GIVEN REQUEST: Return the first line, the line containing "leaning on it.", and every line between them, exactly as they stand.

>> BEGIN WORKING DATA

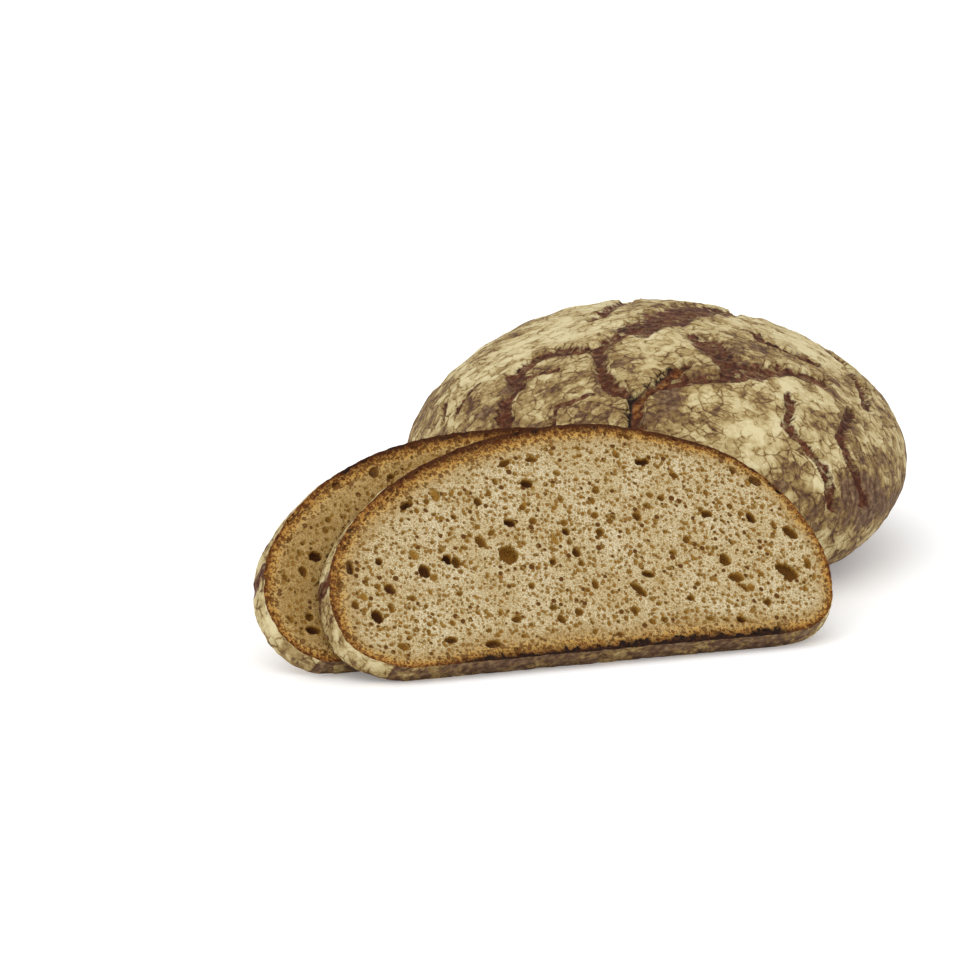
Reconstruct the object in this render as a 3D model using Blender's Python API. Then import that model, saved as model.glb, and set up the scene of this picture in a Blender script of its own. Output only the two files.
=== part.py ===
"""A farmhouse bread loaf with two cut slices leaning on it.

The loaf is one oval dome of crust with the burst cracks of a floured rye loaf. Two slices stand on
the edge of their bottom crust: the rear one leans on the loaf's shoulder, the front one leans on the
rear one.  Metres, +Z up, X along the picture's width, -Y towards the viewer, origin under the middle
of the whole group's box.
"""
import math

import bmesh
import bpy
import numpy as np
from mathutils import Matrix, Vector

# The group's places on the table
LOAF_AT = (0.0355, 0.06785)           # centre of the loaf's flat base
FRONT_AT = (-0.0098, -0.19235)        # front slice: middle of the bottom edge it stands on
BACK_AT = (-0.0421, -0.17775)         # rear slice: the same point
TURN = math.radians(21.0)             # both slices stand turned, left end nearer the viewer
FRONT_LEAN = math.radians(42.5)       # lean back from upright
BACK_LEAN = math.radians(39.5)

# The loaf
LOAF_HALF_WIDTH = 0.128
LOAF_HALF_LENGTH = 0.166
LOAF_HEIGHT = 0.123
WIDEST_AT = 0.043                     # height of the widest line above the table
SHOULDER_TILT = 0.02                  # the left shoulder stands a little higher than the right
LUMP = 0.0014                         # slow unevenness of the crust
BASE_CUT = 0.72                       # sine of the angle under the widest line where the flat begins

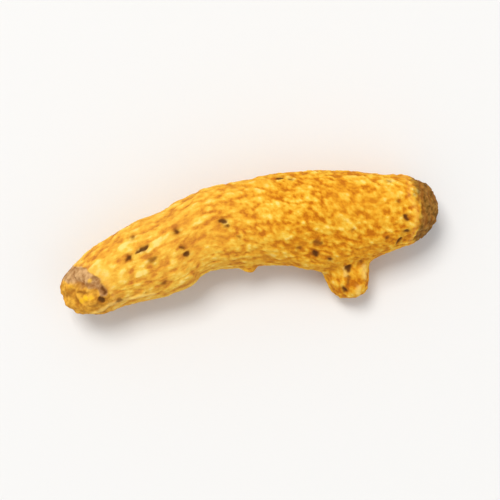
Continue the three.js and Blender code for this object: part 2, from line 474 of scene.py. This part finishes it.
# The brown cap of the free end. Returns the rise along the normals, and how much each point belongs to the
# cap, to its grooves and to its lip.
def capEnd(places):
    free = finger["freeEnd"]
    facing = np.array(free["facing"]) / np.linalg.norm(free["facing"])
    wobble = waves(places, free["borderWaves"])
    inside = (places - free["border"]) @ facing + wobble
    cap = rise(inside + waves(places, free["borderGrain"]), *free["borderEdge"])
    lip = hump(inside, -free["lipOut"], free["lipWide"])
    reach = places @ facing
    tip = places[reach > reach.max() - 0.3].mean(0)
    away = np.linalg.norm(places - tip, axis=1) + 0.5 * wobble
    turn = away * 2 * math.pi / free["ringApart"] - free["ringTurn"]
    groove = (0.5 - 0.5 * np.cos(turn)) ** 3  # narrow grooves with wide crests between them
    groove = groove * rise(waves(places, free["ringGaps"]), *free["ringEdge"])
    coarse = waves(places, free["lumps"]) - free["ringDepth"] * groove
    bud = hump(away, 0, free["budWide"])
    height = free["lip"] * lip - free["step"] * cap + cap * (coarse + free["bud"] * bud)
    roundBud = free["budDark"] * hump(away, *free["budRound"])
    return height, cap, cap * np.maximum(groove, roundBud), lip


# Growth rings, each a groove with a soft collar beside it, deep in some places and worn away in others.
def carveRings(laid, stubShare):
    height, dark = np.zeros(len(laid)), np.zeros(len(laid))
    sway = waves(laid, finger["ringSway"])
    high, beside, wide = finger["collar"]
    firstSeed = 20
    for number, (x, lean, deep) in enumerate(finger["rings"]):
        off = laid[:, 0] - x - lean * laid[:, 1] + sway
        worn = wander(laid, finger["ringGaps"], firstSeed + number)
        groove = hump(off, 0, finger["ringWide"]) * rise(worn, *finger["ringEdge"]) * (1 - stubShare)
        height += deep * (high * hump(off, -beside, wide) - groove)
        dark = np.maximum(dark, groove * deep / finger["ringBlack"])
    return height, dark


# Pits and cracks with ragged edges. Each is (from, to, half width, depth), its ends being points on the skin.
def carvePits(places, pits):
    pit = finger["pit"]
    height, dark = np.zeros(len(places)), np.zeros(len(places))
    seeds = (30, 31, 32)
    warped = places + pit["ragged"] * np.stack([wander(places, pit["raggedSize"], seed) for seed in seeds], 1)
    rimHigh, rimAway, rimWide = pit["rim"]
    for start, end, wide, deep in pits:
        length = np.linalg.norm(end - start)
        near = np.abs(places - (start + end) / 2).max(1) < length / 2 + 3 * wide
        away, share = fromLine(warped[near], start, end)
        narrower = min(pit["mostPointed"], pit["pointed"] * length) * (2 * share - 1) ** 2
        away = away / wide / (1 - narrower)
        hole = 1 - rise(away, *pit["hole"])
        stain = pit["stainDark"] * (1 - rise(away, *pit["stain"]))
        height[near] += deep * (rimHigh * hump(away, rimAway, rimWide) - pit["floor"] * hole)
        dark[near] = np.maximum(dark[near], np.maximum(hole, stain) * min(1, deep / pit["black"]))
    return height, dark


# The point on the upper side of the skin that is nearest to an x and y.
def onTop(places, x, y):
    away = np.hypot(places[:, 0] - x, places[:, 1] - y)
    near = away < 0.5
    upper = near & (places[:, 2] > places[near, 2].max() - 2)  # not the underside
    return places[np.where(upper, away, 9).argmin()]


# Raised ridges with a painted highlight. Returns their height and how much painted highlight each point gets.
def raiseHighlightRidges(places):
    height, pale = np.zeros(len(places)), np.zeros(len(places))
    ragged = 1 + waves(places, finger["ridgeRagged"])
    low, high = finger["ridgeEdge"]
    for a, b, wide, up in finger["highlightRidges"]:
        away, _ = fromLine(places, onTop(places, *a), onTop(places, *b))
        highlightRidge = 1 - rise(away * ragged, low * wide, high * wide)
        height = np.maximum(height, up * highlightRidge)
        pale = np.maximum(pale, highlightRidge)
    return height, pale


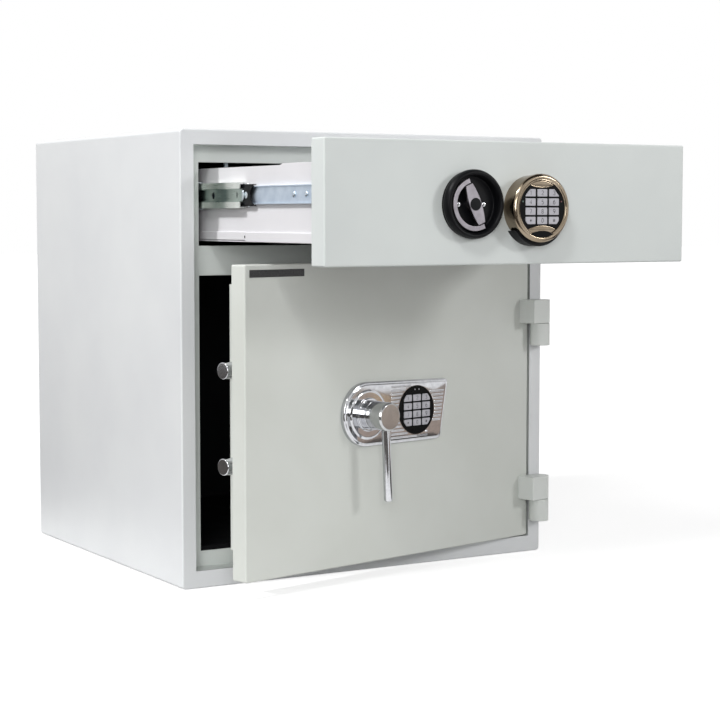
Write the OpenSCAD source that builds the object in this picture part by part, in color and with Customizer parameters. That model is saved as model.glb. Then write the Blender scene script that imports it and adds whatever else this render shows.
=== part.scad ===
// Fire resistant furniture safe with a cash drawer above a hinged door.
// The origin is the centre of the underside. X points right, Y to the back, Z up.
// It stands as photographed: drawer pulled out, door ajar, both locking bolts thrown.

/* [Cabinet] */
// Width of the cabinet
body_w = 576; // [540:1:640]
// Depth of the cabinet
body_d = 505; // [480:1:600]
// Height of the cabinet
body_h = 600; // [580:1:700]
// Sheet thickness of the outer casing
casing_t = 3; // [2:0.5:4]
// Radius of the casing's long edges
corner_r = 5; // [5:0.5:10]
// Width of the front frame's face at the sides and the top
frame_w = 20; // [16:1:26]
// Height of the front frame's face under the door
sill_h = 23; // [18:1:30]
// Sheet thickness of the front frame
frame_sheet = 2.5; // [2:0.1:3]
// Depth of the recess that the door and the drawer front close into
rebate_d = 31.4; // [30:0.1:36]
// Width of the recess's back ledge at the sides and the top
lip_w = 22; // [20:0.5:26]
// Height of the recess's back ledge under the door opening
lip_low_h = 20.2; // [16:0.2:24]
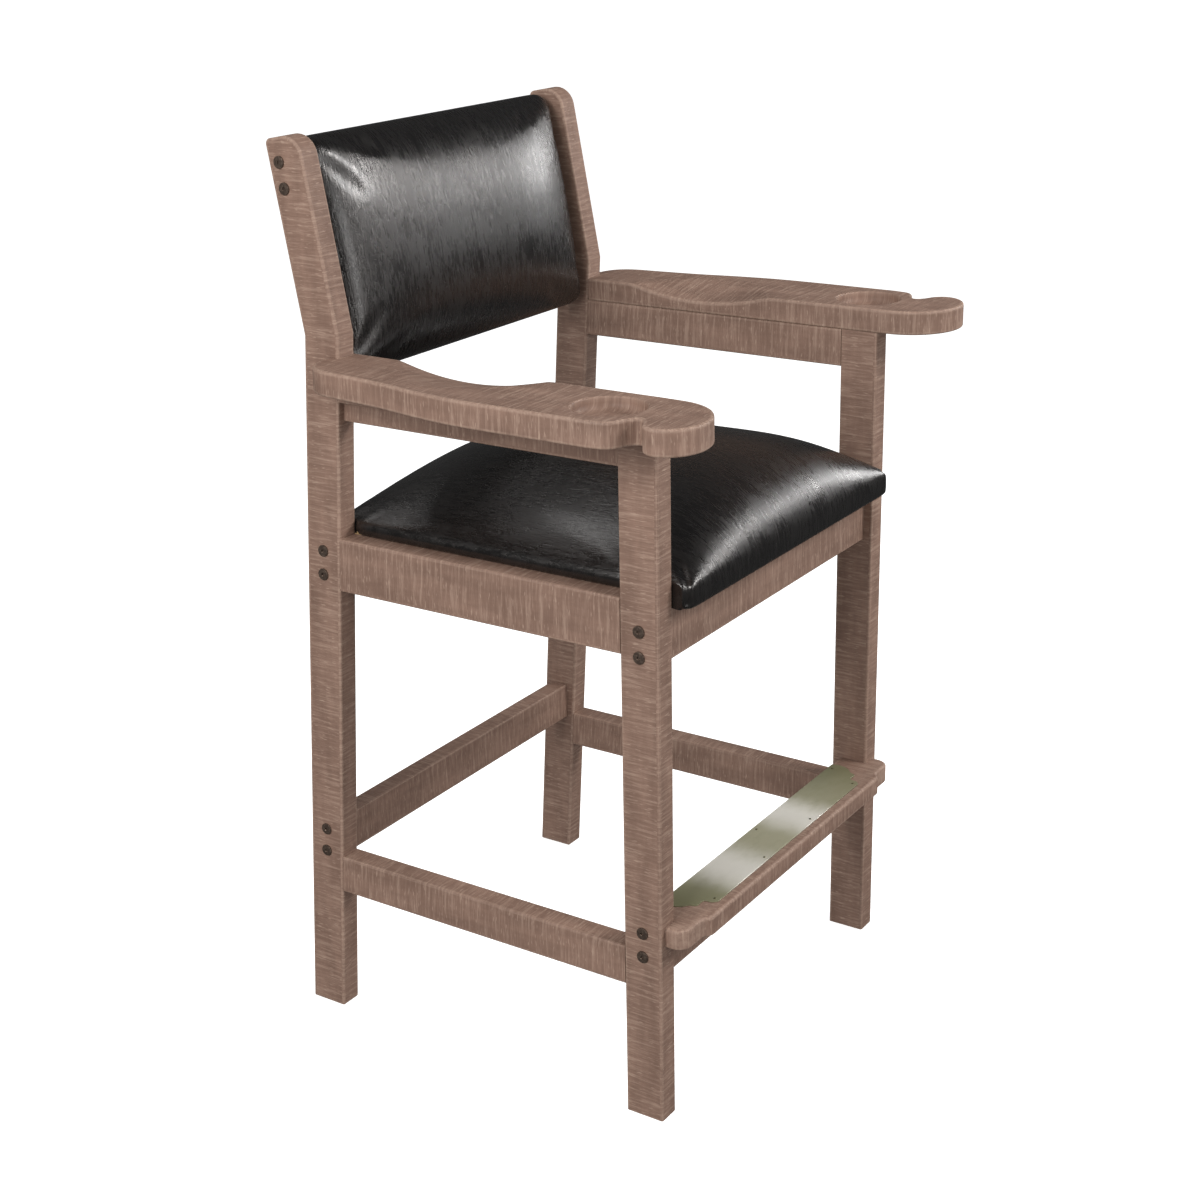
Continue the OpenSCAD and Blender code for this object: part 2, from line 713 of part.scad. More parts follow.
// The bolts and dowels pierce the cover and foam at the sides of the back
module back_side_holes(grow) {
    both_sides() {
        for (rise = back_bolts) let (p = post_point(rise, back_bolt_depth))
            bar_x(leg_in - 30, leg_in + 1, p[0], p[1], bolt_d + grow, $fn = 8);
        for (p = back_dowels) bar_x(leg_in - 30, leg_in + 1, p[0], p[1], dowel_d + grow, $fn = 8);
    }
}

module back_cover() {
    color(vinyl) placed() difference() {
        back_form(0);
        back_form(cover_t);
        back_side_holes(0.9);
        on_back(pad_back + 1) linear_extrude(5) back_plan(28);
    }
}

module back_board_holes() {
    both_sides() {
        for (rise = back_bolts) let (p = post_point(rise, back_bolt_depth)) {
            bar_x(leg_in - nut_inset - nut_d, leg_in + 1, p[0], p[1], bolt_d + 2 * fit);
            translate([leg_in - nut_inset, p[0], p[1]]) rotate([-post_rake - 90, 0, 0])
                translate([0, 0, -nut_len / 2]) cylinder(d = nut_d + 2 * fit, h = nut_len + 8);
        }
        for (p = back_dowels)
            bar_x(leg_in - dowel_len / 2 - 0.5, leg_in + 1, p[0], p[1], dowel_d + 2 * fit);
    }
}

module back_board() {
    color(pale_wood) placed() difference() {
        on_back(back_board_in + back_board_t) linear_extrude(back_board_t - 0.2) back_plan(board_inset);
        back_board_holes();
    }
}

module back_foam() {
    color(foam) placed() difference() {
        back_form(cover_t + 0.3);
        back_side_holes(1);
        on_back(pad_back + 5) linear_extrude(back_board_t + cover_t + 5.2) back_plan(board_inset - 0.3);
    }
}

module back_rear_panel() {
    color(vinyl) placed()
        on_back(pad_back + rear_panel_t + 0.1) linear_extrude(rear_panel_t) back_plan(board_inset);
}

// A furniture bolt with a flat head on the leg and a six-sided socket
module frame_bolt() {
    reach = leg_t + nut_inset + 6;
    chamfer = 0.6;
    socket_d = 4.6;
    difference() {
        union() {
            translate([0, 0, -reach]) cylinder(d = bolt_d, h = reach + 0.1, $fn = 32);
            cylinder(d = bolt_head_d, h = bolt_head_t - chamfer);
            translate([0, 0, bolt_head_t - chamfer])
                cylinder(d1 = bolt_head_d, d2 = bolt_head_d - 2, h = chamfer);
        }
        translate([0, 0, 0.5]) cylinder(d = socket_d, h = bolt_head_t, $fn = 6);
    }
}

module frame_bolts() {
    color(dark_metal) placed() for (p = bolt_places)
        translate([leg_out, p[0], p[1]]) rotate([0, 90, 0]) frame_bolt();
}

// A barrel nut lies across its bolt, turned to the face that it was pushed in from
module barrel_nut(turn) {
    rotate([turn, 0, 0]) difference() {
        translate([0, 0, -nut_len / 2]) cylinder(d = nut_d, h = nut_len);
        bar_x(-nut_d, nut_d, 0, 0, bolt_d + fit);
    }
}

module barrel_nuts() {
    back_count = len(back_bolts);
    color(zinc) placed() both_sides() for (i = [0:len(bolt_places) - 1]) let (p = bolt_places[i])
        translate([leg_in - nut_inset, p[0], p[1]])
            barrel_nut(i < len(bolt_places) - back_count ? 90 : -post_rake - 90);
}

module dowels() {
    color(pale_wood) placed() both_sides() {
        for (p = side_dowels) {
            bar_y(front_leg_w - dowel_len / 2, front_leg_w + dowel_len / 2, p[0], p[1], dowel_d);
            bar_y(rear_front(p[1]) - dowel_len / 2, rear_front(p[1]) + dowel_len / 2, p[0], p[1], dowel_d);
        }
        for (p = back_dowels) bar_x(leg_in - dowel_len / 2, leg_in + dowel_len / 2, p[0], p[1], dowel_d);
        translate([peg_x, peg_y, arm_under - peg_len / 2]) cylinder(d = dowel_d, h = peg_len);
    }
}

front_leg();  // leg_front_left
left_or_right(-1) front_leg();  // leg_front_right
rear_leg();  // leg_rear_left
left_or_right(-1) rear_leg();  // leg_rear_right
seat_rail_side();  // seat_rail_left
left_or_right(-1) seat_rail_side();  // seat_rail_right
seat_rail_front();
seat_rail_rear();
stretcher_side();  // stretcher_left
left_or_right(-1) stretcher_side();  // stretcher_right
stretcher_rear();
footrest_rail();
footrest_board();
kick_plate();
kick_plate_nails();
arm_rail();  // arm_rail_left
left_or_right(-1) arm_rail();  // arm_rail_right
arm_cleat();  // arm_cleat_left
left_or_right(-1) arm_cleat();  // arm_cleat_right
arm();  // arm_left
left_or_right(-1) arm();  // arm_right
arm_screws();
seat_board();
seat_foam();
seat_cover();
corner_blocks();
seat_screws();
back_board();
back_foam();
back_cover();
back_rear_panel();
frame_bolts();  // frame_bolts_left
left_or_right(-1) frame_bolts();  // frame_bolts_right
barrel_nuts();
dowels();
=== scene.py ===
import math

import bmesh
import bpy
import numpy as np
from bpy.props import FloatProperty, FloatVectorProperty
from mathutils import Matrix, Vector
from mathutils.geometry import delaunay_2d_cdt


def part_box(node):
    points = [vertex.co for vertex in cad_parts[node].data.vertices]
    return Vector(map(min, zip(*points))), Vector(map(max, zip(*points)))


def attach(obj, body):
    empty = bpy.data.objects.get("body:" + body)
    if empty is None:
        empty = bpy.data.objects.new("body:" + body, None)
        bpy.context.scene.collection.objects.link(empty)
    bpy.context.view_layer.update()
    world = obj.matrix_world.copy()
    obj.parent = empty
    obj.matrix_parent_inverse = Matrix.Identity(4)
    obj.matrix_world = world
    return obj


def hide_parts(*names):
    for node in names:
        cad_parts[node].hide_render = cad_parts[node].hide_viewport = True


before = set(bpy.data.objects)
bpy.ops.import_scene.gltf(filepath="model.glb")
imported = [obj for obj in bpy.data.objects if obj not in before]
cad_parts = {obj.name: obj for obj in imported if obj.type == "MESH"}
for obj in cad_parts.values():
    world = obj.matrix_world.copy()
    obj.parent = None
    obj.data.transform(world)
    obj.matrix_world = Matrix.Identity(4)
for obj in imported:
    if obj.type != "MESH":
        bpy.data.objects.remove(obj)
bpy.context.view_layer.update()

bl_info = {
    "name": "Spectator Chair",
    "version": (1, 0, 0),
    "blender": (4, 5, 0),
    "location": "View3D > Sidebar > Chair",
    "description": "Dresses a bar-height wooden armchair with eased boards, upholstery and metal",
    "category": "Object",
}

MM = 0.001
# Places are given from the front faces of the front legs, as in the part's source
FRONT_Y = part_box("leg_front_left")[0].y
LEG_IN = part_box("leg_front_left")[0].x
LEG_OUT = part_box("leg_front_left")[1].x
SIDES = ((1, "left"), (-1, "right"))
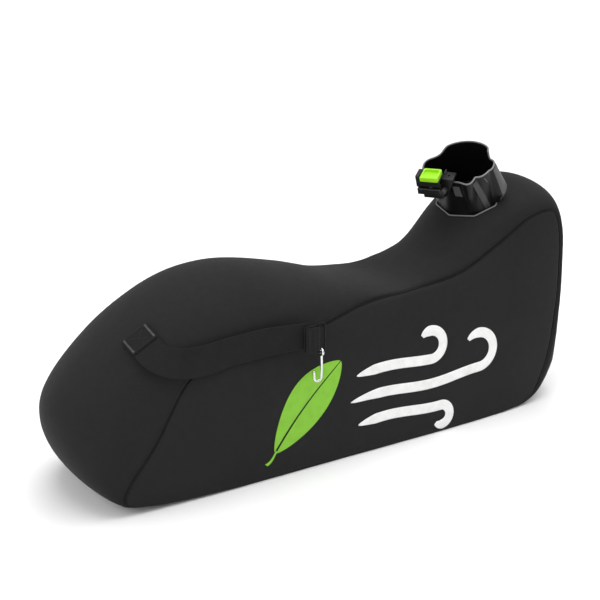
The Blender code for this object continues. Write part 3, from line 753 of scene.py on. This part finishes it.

>> END WORKING DATA

FINAL RESULT:
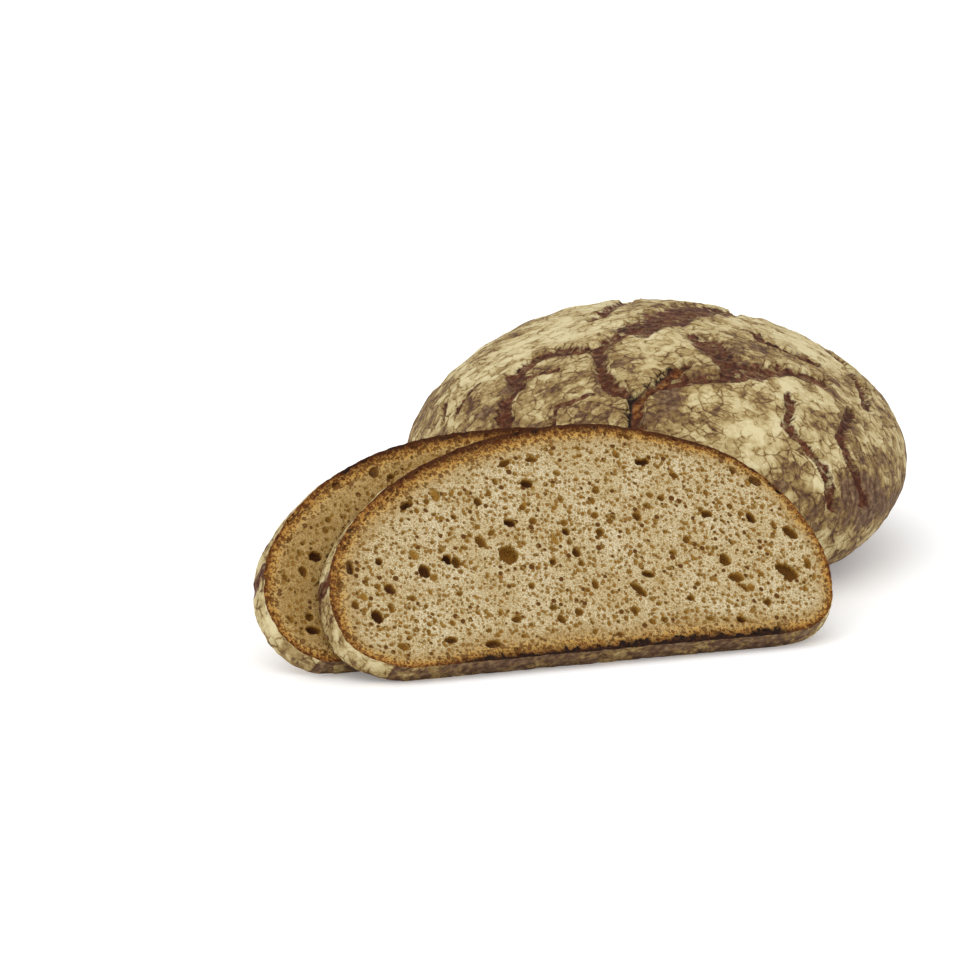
Reconstruct the object in this render as a 3D model using Blender's Python API. Then import that model, saved as model.glb, and set up the scene of this picture in a Blender script of its own. Output only the two files.
=== part.py ===
"""A farmhouse bread loaf with two cut slices leaning on it.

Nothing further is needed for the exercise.